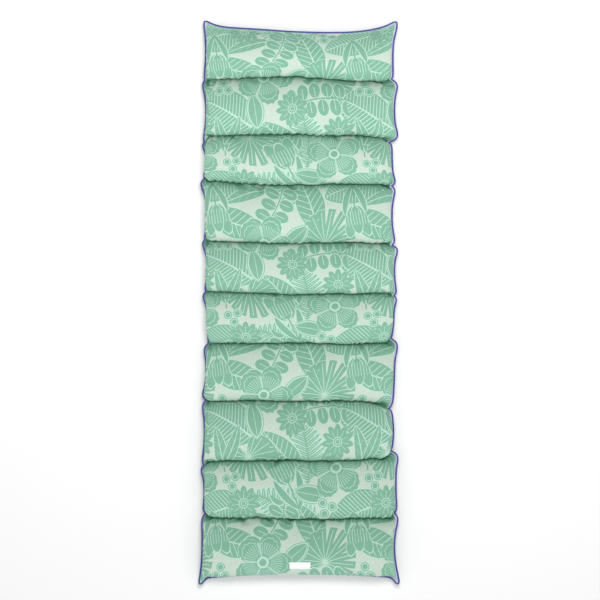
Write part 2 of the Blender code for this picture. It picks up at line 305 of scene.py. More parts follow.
class Cover:
    """The cover's points, ring by ring from head to foot, and what each one is."""

    def __init__(self):
        self.across = column_places()
        lip = np.array([LIP_WIDTH, 0, 0])
        grids = []
        for top, places in ((True, self.across), (False, self.across[::2])):
            grid = sheet_grid(places, top)
            if top:
                grid[:, :, 2] += filling_lumps(places)
            grid = np.concatenate([grid[:, :1] - lip, grid, grid[:, -1:] + lip], axis=1)
            grids.append(grid)
        upper, under = grids
        self.top_width = upper.shape[1]
        self.base_width = under.shape[1]
        last = self.top_width - 1
        self.rim_places = np.concatenate([[0], np.arange(1, last, 2), [last]])
        ends = []
        for row, out in ((0, LIP_WIDTH), (-1, -LIP_WIDTH)):
            middle_top = upper[row].copy()
            middle_top[:, 2] -= LIP_THICKNESS / 2
            lift = np.array([0, out, LIP_THICKNESS / 2])
            lower = middle_top[self.rim_places] + lift - [0, 0, LIP_THICKNESS]
            ends.append((middle_top + lift, lower))
        upper = np.concatenate([ends[0][0][None], upper, ends[1][0][None]])
        under = np.concatenate([ends[0][1][None], under, ends[1][1][None]])
        both = np.concatenate([upper.reshape(-1, 3), under.reshape(-1, 3)])
        middle = (both.min(0) + both.max(0)) / 2
        middle[2] = 0
        self.upper = upper - middle
        self.under = under - middle
        self.rows = len(upper)

    def points(self):
        """All the points: the upper sheet's, then the under one's."""
        return np.concatenate([self.upper.reshape(-1, 3), self.under.reshape(-1, 3)])

    def shared(self, values):
        """Each sheet's grid of points, with its own part of a list that has a row for
        each of the cover's points."""
        count = self.upper.shape[0] * self.upper.shape[1]
        for grid, part in ((self.upper, values[:count]), (self.under, values[count:])):
            yield grid, part.reshape(*grid.shape[:2], -1)

    def faces(self):
        """The faces of both sheets, of the lip's two sides and of its two ends."""
        wide, narrow = self.top_width, self.base_width
        start = self.rows * wide
        faces = []
        for r in range(self.rows - 1):
            for c in range(wide - 1):
                a = r * wide + c
                faces.append((a, a + wide, a + wide + 1, a + 1))
            for c in range(narrow - 1):
                a = start + r * narrow + c
                faces.append((a, a + 1, a + narrow + 1, a + narrow))
            left, right = r * wide, r * wide + wide - 1
            under_left, under_right = start + r * narrow, start + r * narrow + narrow - 1
            faces.append((left, under_left, under_left + narrow, left + wide))
            faces.append((right, right + wide, under_right + narrow, under_right))
        for r in (0, self.rows - 1):
            a, b = r * wide, start + r * narrow
            strips = [((a, a + 1), (b, b + 1))]
            for c in range(1, narrow - 2):
                t = a + 2 * c - 1
                strips.append(((t, t + 1, t + 2), (b + c, b + c + 1)))
            strips.append(((a + wide - 2, a + wide - 1), (b + narrow - 2, b + narrow - 1)))
            for high, low in strips:
                face = high + low[::-1]
                faces.append(face if r == 0 else face[::-1])
        return faces


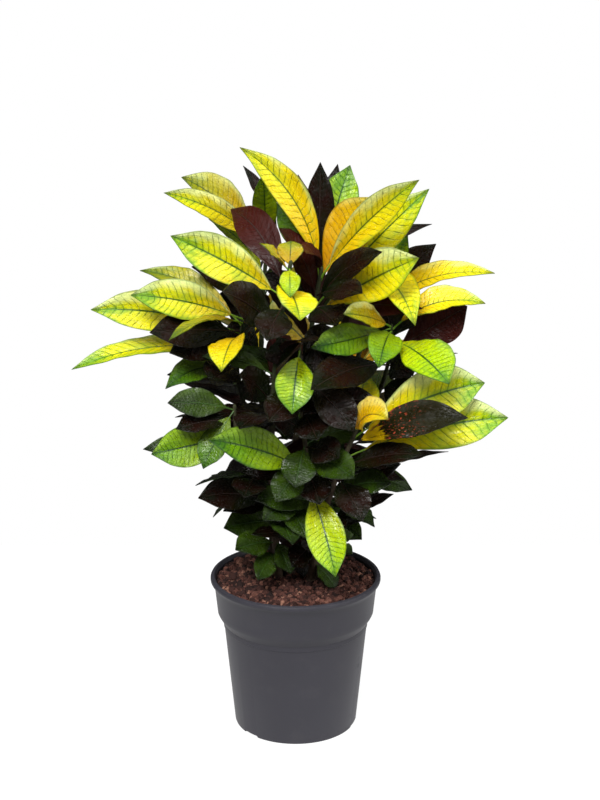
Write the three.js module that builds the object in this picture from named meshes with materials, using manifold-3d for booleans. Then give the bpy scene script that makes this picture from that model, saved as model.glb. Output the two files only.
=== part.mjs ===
// Potted croton: a nursery pot filled with lumpy soil, with six leafy stems standing in it.
// Millimetres, +Z up, origin at the middle of the pot's underside; the plant's best side faces -Y.
// Each stem is one solid with its branches and every leaf that grows from them.

import * as THREE from "three";
import { mergeVertices } from "three/addons/utils/BufferGeometryUtils.js";
import Module from "manifold-3d";

const wasm = await Module();
wasm.setup();

// Pot: outer radius against height, from the foot to the rolled rim
const potWall = 2.6;
const potFloor = 3;
const potFootRadius = 98;
const potFootRound = 3;
const potStepZ = 165.5;
const potStep = 1;
const potShoulderZ = 174;
const potShoulderRadius = 114.8;
const potCollarZ = 190;
const potCollarRadius = 124.1;
const potLipZ = 233;
const potLipRadius = 128.6;
const potFoldZ = 239;
const potFoldRadius = 131;
const potRimZ = 243;
const potRimRadius = 135;
const potRimRound = 3.5;
const potRimBand = 6;
const potRimDepth = 5;
const potHeight = 250;
const potSides = 32;
const drainCount = 3;
const drainStart = -137;
const drainWidth = 30;
const drainHeight = 4;
const drainDepth = 22;

// Soil: fills the pot to just under the rim, mounded a little towards the stems
const soilClearance = 0.35;
const soilEdgeZ = 240;
const soilMound = 4;
const soilBump = 1.4;
const soilRings = 4;
const soilEdgeDrop = 4;
const stemFootZ = 186;
const holeClearance = 0.35;

// Stems and branches
const stemSides = 5;
const stemSteps = 8;
const branchSteps = 5;
const trunkFootRadius = 7;
const trunkTipRadius = 3;
const branchFootRadius = 4.8;
const branchTipRadius = 2.6;

// Leaves
const petioleShare = 0.12;
const petioleRadius = 1.3;
const leafThickness = 1.1;
const leafFold = 18;
const leafWave = 2.6;
const wavesPerBlade = 1.6;
const waveLag = 0.3;
const bladeRound = 0.8;
const tipTaper = 0.22;
const bladeBulge = 1.12;
const fullBladeBulge = 1.45;
const fullLeaf = 70;
const brightTones = ["gold", "lemon", "lime", "fern", "amber", "olive", "fleck"];
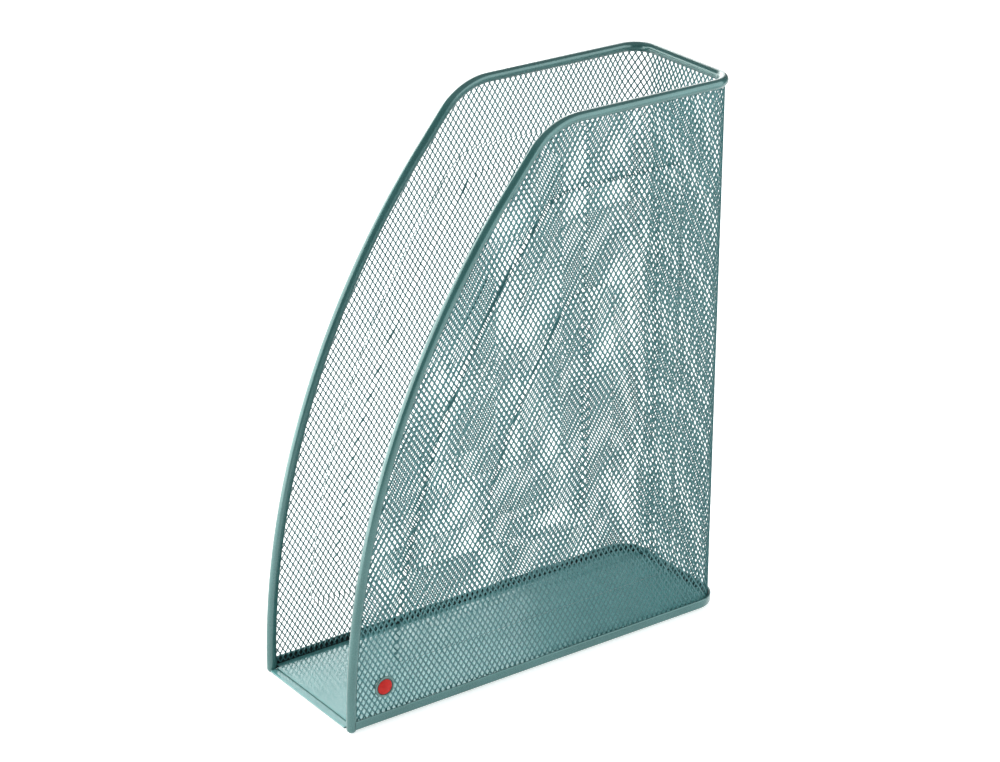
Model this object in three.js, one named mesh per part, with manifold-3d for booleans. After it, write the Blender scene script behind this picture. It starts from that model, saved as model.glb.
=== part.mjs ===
// Open-fronted magazine file holder in painted steel.
// One U-shaped sheet of expanded metal makes the far side, the back and the near side.
// A round rim bar, bent in one length, grips the sheet's free edge from one front foot
// over the top to the other. The sheet's lower edge stands inside the flange of a shallow pan.
// Millimetres. +X is the near side (the badge side), -Y the open front, +Z up.
// The origin is the middle of the footprint, on the surface that the holder stands on.

import * as THREE from 'three';
import { mergeVertices } from 'three/addons/utils/BufferGeometryUtils.js';
import Module from 'manifold-3d';

const wasm = await Module();
wasm.setup();

// ---- driving dimensions ----
const WIDTH = 85;
const DEPTH = 252;
const HEIGHT = 315;
const GAP = 0.3; // clearance between pieces that touch

const BAR_RADIUS = 2.75;
const FRONT_SWEEP_RADIUS = 433; // big arc of each front edge, upright at the foot
const FRONT_LEAN = THREE.MathUtils.degToRad(39.7); // lean from upright at the arc's top
const TOP_BEND_RADIUS = 38; // from the leaning edge to the level top
const PLAN_CORNER_RADIUS = 15.5; // back corners, on the outermost face

const SHEET_INSET = 1.5; // outermost face to the sheet's outer face
const SHEET_THICKNESS = 1.0;
const SLOT_FLOOR = 1.0; // bar's centreline to the floor of its slot
const SHEET_EDGE = SLOT_FLOOR + GAP; // bar's centreline to the sheet's edge

const PAN_BOTTOM = 2.0;
const FLOOR_TOP = 3.6;
const FLANGE_TOP = 7.3;
const FLANGE_THICKNESS = SHEET_INSET - GAP;
const LIP_LENGTH = 4; // front lip, lower than the floor behind it
const LIP_TOP_BACK = 3.0;
const LIP_TOP_FRONT = 2.8;

const PAD_RADIUS = 6;
const PAD_CHAMFER = 0.4;
const PAD_X = 28;
const PAD_Y = 110;

const BADGE_Y = -103.3;
const BADGE_Z = 22;
const BEZEL_RADIUS = 6;
const BEZEL_HOLE_RADIUS = 4.9;
const BEZEL_HEIGHT = 0.9;
const INSERT_EDGE_HEIGHT = 0.7;
const INSERT_CROWN_HEIGHT = SHEET_INSET - GAP; // level with the outermost face

// ---- facet counts ----
const SECTION_STEPS = 24;
const SWEEP_STEPS = 16;
const BEND_STEPS = 8;
const CORNER_STEPS = 8;
const DOME_STEPS = 6;
const LATHE_STEPS = 40;

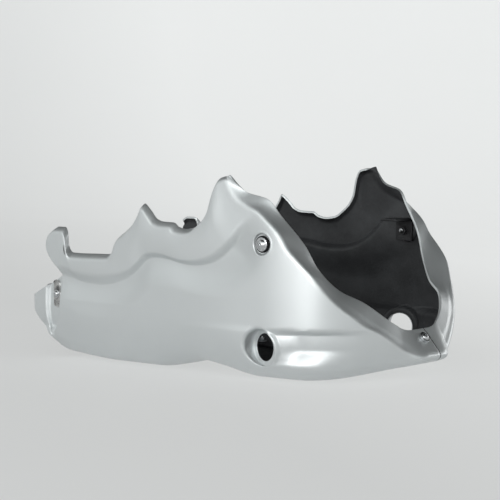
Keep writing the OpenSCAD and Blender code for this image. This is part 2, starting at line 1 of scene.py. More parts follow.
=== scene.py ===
"""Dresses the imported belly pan: smooth moulded shells, small fittings, finishes, camera and studio."""
import json
import math

import bmesh
import bpy
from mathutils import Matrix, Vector


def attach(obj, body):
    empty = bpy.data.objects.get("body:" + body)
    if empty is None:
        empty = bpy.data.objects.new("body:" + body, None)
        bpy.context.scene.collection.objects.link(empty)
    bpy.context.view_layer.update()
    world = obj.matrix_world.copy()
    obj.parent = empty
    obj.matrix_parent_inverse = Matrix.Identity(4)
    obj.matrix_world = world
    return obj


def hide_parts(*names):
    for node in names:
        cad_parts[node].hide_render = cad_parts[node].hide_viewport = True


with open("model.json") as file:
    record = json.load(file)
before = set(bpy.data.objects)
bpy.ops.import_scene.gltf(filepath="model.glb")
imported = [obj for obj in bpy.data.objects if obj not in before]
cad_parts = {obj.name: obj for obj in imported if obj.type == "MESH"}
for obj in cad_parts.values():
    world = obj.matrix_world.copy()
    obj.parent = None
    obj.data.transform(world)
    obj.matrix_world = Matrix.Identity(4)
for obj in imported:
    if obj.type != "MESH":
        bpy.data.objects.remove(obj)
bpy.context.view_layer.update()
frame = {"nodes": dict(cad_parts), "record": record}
MM = 0.001

# The pan's sizes in mm, as in the part's source
LENGTH = 592
WALL = 3
STRIP_HALF = 14
SHOULDER = 85
PEAK = 266
HORN = 225
TAB = 186
REAR_CUT = 151
FRONT_CUT = 194
KEEL_RAISE = 8
EDGE_ROLL = 8
BAND_BULGE = 3
SIDE_LEAN = 5
CREASE_IN = 8
CHANNEL_IN = 11
TAIL_IN = 6
NOSE = LENGTH / 2

# Air duct: its bore, the cup round it, the blister behind it, the groove ahead of it and the bead below that
DUCT_X = 128.5
DUCT_Z = 45.5
DUCT_BORE = 36
CUP_D = 48
CUP_IN = 12
CUP_TURN = 16
LIP_W = 2
BLISTER_OUT = 2
GROOVE_IN = 15
GROOVE_Z = 70
GROOVE_RISE = (17, 42)
GROOVE_FADE = (205, 262)
BEAD_OUT = 1.3
BEAD_Z = 23
BEAD_HALF = 4.5
BEAD_FADE = (170, 225)

# Side screw: its place, its dimple and the hole for its grommet
SIDE_X = 133
SIDE_Z = 180
DIMPLE_IN = 5
DIMPLE_D = 27
GROMMET_HOLE = 16.4

# Lap of the two halves along the middle
LAP_OVER = 9
TONGUE = 20
LAP_DROP = 4.2
SEAM_GAP = 1

# Girth runs down the side as height does, and below the shoulder on round to the keel
TURN = 190
LOBE_TURN = 72
KEEL_G = SHOULDER - TURN

# Height over which the side leans in by SIDE_LEAN
LEAN_RISE = 180
# Lengths between which the section with its lobe turns into the nose's sharper one
SHARPENING = (195, 262)
# Powers that shape the section's roll in breadth and in depth, with the lobe and at the nose
BREADTH_POWERS = (0.48, 0.667)
DEPTH_POWERS = (0.72, 0.909)
# Lengths over which the saddle between the lobes rises behind, and runs out in front
SADDLE_REAR = (-296, -200)
SADDLE_FRONT = (200, 290)
# Length over which the plan is evened out
EVENED = 16
# Reach of the crest's soft arc, and its longer reach at the nose, gained over a few rows
CREST_ROUND = 5
NOSE_ROUND = 13
NOSE_ROWS = 12
# Columns by the nose whose sides run out into the flat strip, over a breadth past it
NOSE_COLUMNS = 14
NOSE_BLEND = 32
# Shallow valley in the front flange beside the crest: its depth and its share of the flange's width
VALLEY_IN = 0.7
VALLEY_SHARE = 0.42

# Length and half breadth
PLAN = ((-296, 147), (-230, 152), (-120, 161), (0, 168), (80, 172), (140, 172), (175, 168.5), (206, 160),
        (223, 143), (244, 119), (262, 89), (276, 64), (285, 44), (292, 29), (296, 15))
# Length and height of the lobes' underside
LOW = ((-296, 12), (-240, 5), (-160, 0), (-80, 0), (-35, 7), (5, 14), (45, 9), (100, 0), (160, 0),
       (195, 3), (230, 9), (262, 16), (296, 28))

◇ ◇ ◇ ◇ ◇

• **TASK OBJECTIVE**
Quote verbatim the opening lines of the listing above, ending with the line where "cover's points, ring" appears; include both endpoints and nothing more.

• **FULL ANSWER**
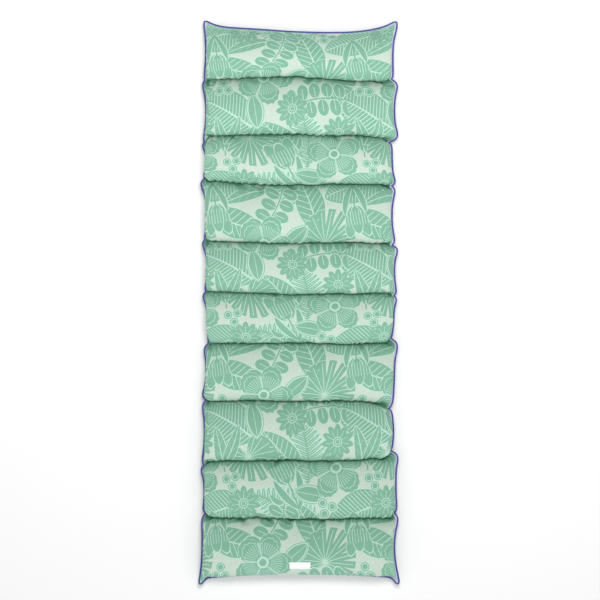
Write part 2 of the Blender code for this picture. It picks up at line 305 of scene.py. More parts follow.
class Cover:
    """The cover's points, ring by ring from head to foot, and what each one is."""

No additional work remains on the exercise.